David M. Farrell and Ian McAllister’s article sets the pace for this volume. They discuss the origins of the preferential electoral system in Australia with a fine eye for unravelling its complexities. Perhaps more telling, however (especially when situated aside the special issue of AHS), is the way they articulate the role Catherine Helen Spence played in these changes. There is no theatrical rhetoric or talk of her uncovered agency, just an account of her importance within the wider frame of the development of the preferential system.

Priscilla Roberts’s discussion of the New York intellectual Paul D. Cravath also tries to situate him within the wider frame of the shifts in American foreign policy. While this might not be as straightforward as Roberts sometimes makes out, there is an excerpt from an article that Cravath wrote for the New York Times in 1919 that points to the deeper sensitivity of her work. Cravath wrote: ‘the best insurance of the peace of the world is a sound and lasting friendship between the English Speaking Nations.’ One cannot help feeling that this speaks at once to Cravath’s idealised world and to our own present reality. In this modern age of terrorism, desperate alliances and the Iraq war, it is a chilling statement and a cautious reminder that antiquated historical practice has a little force left in it yet.

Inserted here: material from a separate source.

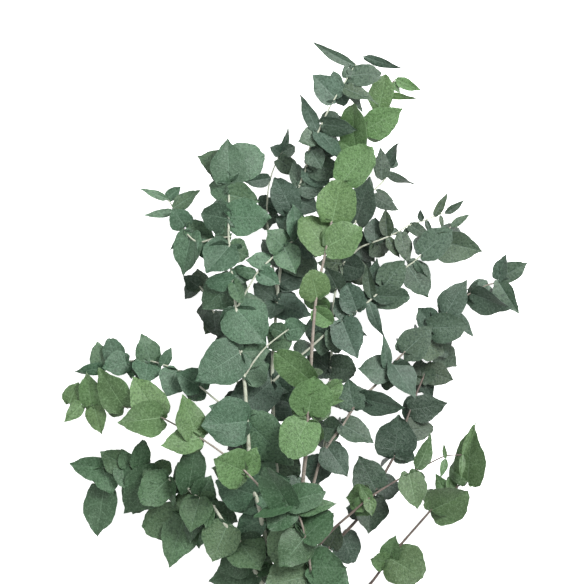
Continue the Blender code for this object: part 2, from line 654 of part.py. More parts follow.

That theatrical turn serves as a frame for the final three articles. Matt McDonald’s analysis of Australia’s changing approach to global warming; Caner Bakir’s rigorous account of the changing politics of bank mergers; and Tom Conley’s exploration of issues surrounding Australian foreign policy all provide insights that speak beyond the complexities of the issues and to a wider narrative that hopelessly ends with that same, all too familiar story: we see that the history of indifference sounds well versed in a nation with an indifference to history. It is a conclusion that strikes deeply, and a reminder that sometimes history at the margins does not weigh as heavily as those straightforward stories told with stark clarity from the centre.